Blow Me Away Mr. Murphy; American Horror Story 6 Takes on The Original American Horror Story
In a brilliant pre-season campaign, American Horror Story kept its season 6 theme under tight wraps. Flashes from the previous seasons were intercut with fake and real hints as to what the season would hold. Where would we go next – ship? Museum? Fans, including me, eagerly awaited last night’s premiere. What we got was a genuine surprise, a left turn I don’t think anyone could predict. It begins as a mockumentary, with Shelby (Sarah Paulson, looking normal!) and Matt (Cuba Gooding Jr.) as a couple so sickly sweet in love their friends don’t want to hang around them anymore. Matt is a traveling salesperson and Shelby a yoga teacher. They marry, and Shelby quickly gets pregnant. Unfortunately, tragedy strikes and Shelby and Matt move from the big bad city to Matt’s hometown in rural North Carolina.

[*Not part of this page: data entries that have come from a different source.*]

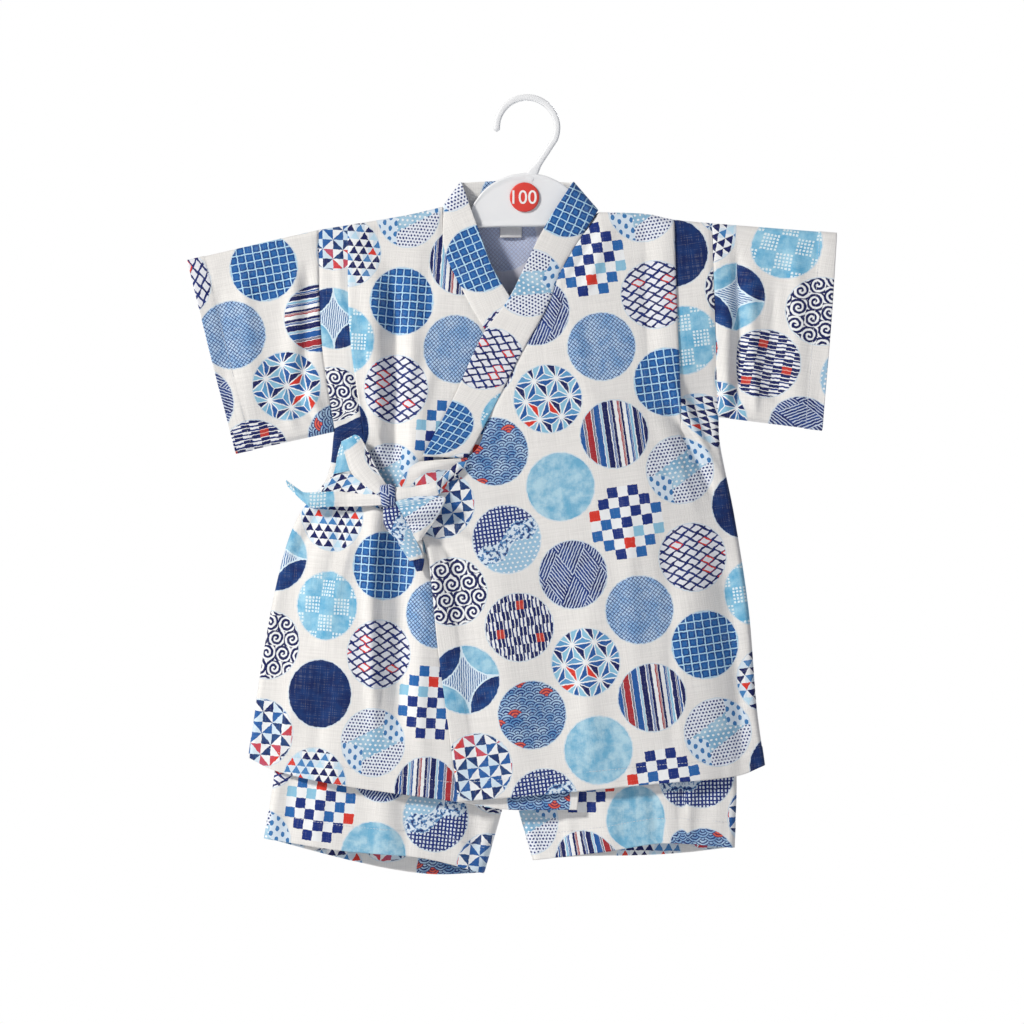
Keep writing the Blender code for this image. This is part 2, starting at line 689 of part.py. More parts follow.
def band_solid(name, rows, finish):
    """A flat band swept through its rows, with a rectangular section that can tilt out of the cloth."""
    vertices, faces = [], []
    centres = []
    for x, z, lift, _, _ in rows:
        depth, _, e = top_depth(max(x, TIE_REACH), z)
        centres.append((x, -depth - over_lift(x, e) - CLOTH / 2 - lift, z))
    for i, (_, _, _, width, tilt) in enumerate(rows):
        a, b = centres[max(i - 1, 0)], centres[min(i + 1, len(rows) - 1)]
        along = unit(*(q - p for p, q in zip(a, b)))
        side = unit(-along[2], 0.0, along[0])
        out = cross(along, side)
        c, s = math.cos(math.radians(tilt)), math.sin(math.radians(tilt))
        wide = tuple(c * p + s * q for p, q in zip(side, out))
        thick = cross(along, wide)
        for across, through in ((-1, -1), (1, -1), (1, 1), (-1, 1)):
            vertices.append(tuple(
                p + across * width / 2 * w + through * TIE_THICK / 2 * t
                for p, w, t in zip(centres[i], wide, thick)
            ))
    for i in range(len(rows) - 1):
        for k in range(4):
            a, b = 4 * i + k, 4 * i + (k + 1) % 4
            faces.append((a, b, b + 4, a + 4))
    last = 4 * (len(rows) - 1)
    faces += [(3, 2, 1, 0), (last, last + 1, last + 2, last + 3)]
    return mesh_object(name, vertices, faces, finish)


def cross(a, b):
    return (a[1] * b[2] - a[2] * b[1], a[2] * b[0] - a[0] * b[2], a[0] * b[1] - a[1] * b[0])


def make_ties():
    for name, rows in TIE_BANDS.items():
        band_solid(name, rows, "cotton_print")
    x, z = KNOT
    depth, _, e = top_depth(x, z)
    middle = (x, -depth - over_lift(x, e) - KNOT_LIFT, z)
    vertices, faces = [], []
    rings = ((-1.0, 0.55), (-0.6, 0.95), (0.0, 1.0), (0.6, 0.95), (1.0, 0.55))
    sides = 10
    for height, share in rings:
        for k in range(sides):
            angle = 2 * math.pi * k / sides
            vertices.append((
                middle[0] + share * KNOT_SIZE[0] / 2 * math.cos(angle),
                middle[1] + share * KNOT_SIZE[1] / 2 * math.sin(angle),
                middle[2] + height * KNOT_SIZE[2] / 2,
            ))
    for r in range(len(rings) - 1):
        for k in range(sides):
            a, b = r * sides + k, r * sides + (k + 1) % sides
            faces.append((a, b, b + sides, a + sides))
    faces.append(tuple(range(sides - 1, -1, -1)))
    faces.append(tuple(range((len(rings) - 1) * sides, len(rings) * sides)))
    mesh_object("tie_knot", vertices, faces, "cotton_print")


def hook_path():
    """Middle line of the hook: an arc over the rail, then a straight shank down into the plate."""
    radius = HOOK_RADIUS + HOOK_BAR / 2
    points = []
    for i in range(HOOK_STEPS + 1):
        angle = math.radians(HOOK_TIP_ANGLE + (HOOK_SHANK_ANGLE - HOOK_TIP_ANGLE) * i / HOOK_STEPS)
        points.append((radius * math.cos(angle), -HOOK_RADIUS + radius * math.sin(angle)))
    return points + [HOOK_FOOT]


def make_hanger():
    path = hook_path()
    vertices, faces = [], []
    bar, deep = HOOK_BAR / 2, HOOK_DEPTH / 2
    section = ((1, 0.5), (0.6, 1), (-0.6, 1), (-1, 0.5), (-1, -0.5), (-0.6, -1), (0.6, -1), (1, -0.5))
    for i, (x, z) in enumerate(path):
        a, b = path[max(i - 1, 0)], path[min(i + 1, len(path) - 1)]
        along = unit(b[0] - a[0], 0, b[1] - a[1])
        for across, through in section:
            vertices.append((x + across * bar * along[2], through * deep, z - across * bar * along[0]))
    sides = len(section)
    for i in range(len(path) - 1):
        for k in range(sides):
            a, b = sides * i + k, sides * i + (k + 1) % sides
            faces.append((a, b, b + sides, a + sides))
    faces.append(tuple(range(sides - 1, -1, -1)))
    faces.append(tuple(range(len(vertices) - sides, len(vertices))))
    hook = mesh_object("hook_blank", vertices, faces, "plastic_white")
    hook.hide_render = True
    hook.display_type = "WIRE"
    edges = [(-x, up, low) for x, up, low in PLATE_EDGES[:0:-1]] + list(PLATE_EDGES)
    outline = [(x, up) for x, up, _ in edges] + [(x, low) for x, _, low in reversed(edges)]
    count = len(outline)
    vertices = [(x, -PLATE_HALF, z) for x, z in outline] + [(x, PLATE_HALF, z) for x, z in outline]
    faces = [(k, k + 1, count - k - 2, count - k - 1) for k in range(len(edges) - 1)]
    faces = [f[::-1] for f in faces]
    faces += [tuple(count + k for k in reversed(f)) for f in faces]
    faces += [(k, (k + 1) % count, count + (k + 1) % count, count + k) for k in range(count)]
    plate = mesh_object("hanger", vertices, faces, "plastic_white")
    rounding = plate.modifiers.new("Rounded edges", "BEVEL")
    rounding.width = 0.7 * MM
    rounding.segments = 1
    rounding.limit_method = "ANGLE"
    rounding.angle_limit = math.radians(60)
    joint = plate.modifiers.new("Hook", "BOOLEAN")
    joint.operation = "UNION"
    joint.object = hook


def make_disc():
    sides = 32
    vertices, faces = [], []
    for y in (-PLATE_HALF - SEAM_GAP - DISC_THICK, -PLATE_HALF - SEAM_GAP):
        for k in range(sides):
            angle = 2 * math.pi * k / sides
            across, up = DISC_RADIUS * math.cos(angle), DISC_RADIUS * math.sin(angle)
            vertices.append((DISC_X + across, y, DISC_Z + up))
    faces.append(tuple(range(sides)))
    faces.append(tuple(range(2 * sides - 1, sides - 1, -1)))
    faces += [(k, k + sides, (k + 1) % sides + sides, (k + 1) % sides) for k in range(sides)]
    mesh_object("size_disc", vertices, faces, "size_red")


def make_materials():
    made = {}
    for name, (colour, roughness) in COLOURS.items():
        material = bpy.data.materials.new(name)
        material.use_nodes = True
        shader = material.node_tree.nodes["Principled BSDF"]
        shader.inputs["Base Color"].default_value = (*colour, 1)
        shader.inputs["Roughness"].default_value = roughness
        material.diffuse_color = (*colour, 1)
        made[name] = material
    return made


for old in list(bpy.data.objects):
    bpy.data.objects.remove(old)
materials = make_materials()
make_back()
make_front_right()
make_front_left()
make_sleeves()
make_collar()
make_label()
make_shorts()
make_ties()
make_hanger()
make_disc()
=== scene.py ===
"""Child's jinbei set on its hanger: the looks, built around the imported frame.

Lengths are in millimetres until a mesh is made. The edge tables and the fold that they make are those
of the cloth's solids: x runs to the wearer's left, z up, and the front faces -Y.
"""

import functools
import math

import bmesh
import bpy
import numpy as np
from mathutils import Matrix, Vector


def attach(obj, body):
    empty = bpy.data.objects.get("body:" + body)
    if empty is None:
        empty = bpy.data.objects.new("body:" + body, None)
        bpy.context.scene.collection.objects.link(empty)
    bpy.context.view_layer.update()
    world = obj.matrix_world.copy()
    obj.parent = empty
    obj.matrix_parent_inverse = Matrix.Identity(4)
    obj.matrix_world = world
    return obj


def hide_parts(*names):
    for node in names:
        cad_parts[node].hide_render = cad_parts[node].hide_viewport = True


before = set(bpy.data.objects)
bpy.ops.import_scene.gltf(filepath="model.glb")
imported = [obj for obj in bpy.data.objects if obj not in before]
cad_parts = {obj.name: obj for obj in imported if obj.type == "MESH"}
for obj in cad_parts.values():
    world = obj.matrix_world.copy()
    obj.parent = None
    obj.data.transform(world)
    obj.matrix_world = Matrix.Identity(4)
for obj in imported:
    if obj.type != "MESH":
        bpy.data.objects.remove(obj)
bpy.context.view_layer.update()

MM = 0.001
CLOTH = 0.8
BAND = 1.5
FOLD_RADIUS = 4.0
BODY_BULGE = 12.0
NECK_BULGE = 5.0
SLEEVE_BULGE = 5.0
BULGE_REACH = 70.0
SHORTS_BULGE = 4.5
SHORTS_REACH = 60.0
OVER_LIFT = 2.7
GRID = 2.4

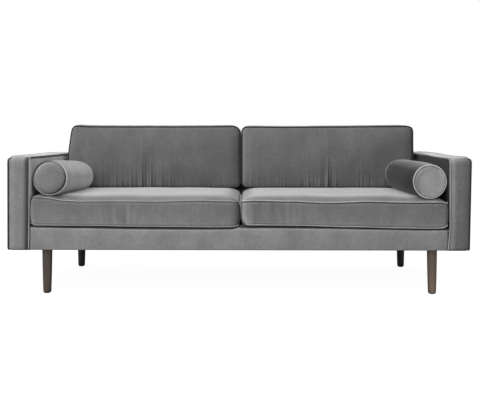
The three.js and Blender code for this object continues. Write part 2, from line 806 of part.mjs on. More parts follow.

Frolicking through the woods, the couple stumbles upon an old farmhouse and set off immediately to check it out. Obviously, Shelby and Matt have never seen a horror movie in their lives because the place just screams haunted. Shelby says from the beginning the place didn’t feel right, but Matt loves it. They find out the place is up for auction as no one has lived in it for years (red flag number one). Their competitors are locals, hillbillies straight out of every lost-in-the-woods-cannibal-chainsaw horror movie ever made (red flag number two). The bidding starts at $21,000 – red flag number three, because where on earth can you buy a two-story, three bedroom farm-house on ten acres of land for that kind of price? The couple easily wins the auction, and off they go to move in.
Creepy stuff begins to happen almost immediately. It rains teeth. When Shelby tells Matt, he blows her off, saying the weather in the area has always been unpredictable. Hey, I live in Florida where the weather is decidedly unpredictable, but trust me, it has never rained teeth. Matt continues his travels as a salesperson, and the façade of their perfect marriage starts to crack. We also learn that they are unreliable narrators, as Shelby is over-fond of wine and Matt is slipping booze into his water. After Shelby is attacked in the hot tub, and the local police write it off to good old boys just having fun, Matt sets up a security system that is attached to his cell phone; if anyone trips it, he will be able to see it.
He also calls in his sister Lee (Angela Basset), a disgraced police officer with a prescription drug addiction. Enter unreliable narrator number three. She is none too crazy about her sister-in-law, whom she considers a California (gluten-free) corn flake. By this time I, and apparently a lot of other viewers, are wondering just where in the heck this is going. Not another haunted house, surely. Then the tropes are unleashed – we get a bit of Paranormal Activity, a bit of Insidious, a bit of Blair Witch, a bit of The Conjuring. It was like Stranger Things’ homage to eighties pop culture, horror style, but I still couldn’t see where this was heading. Is this a parody? Is Ryan Murphy playing us? Don’t get me wrong, it was still creepy and had an excellent jumpscare that nailed me….but what exactly was going on here?
I watched it a second time, and that’s when I noticed the placards before the commercial breaks – a tree with the words My Roanoke Nightmare. It took me a beat or two, and then I remembered what Roanoke is, and that’s when the chills started twisting at the base of my spine. For those of you who don’t remember this little footnote to American history, welcome to the United States’ original horror story. In the late 1500’s a colony was established in North Carolina. 115 people were left to establish a settlement in the name of the Queen of England. They named the colony Roanoke. A few of the leaders set sail back to England for supplies; when they came back three years later, Roanoke was gone. And not just gone- there was not evidence it had ever been. No settlement foundations, no sticks, no stones, no scraps of clothing, no bones. Vanished, as if it had never even existed. The returning settlers found one word carved into a tree – Croatoan, which no one knows what it means to this day, and that is all. Theories abound about what happened to those hundred lost souls -swept away in a hurricane; starvation, which may have forced them to turn to cannibalism; murder by the local natives. None of them get any more cheerful.
Now, think that this house and ten acres IS Roanoke and the possibility for endless terror just grew exponentially. Couple this with Murphy’s knowledge of the horror movie edges that truly scare us, and season 6 of American Horror Story takes on a whole new dimension, one largely unexplored before. There is great potential for landmark horror television here.
The bar has been raised, Mr. Murphy. I can’t wait for episode two. Don’t disappoint me!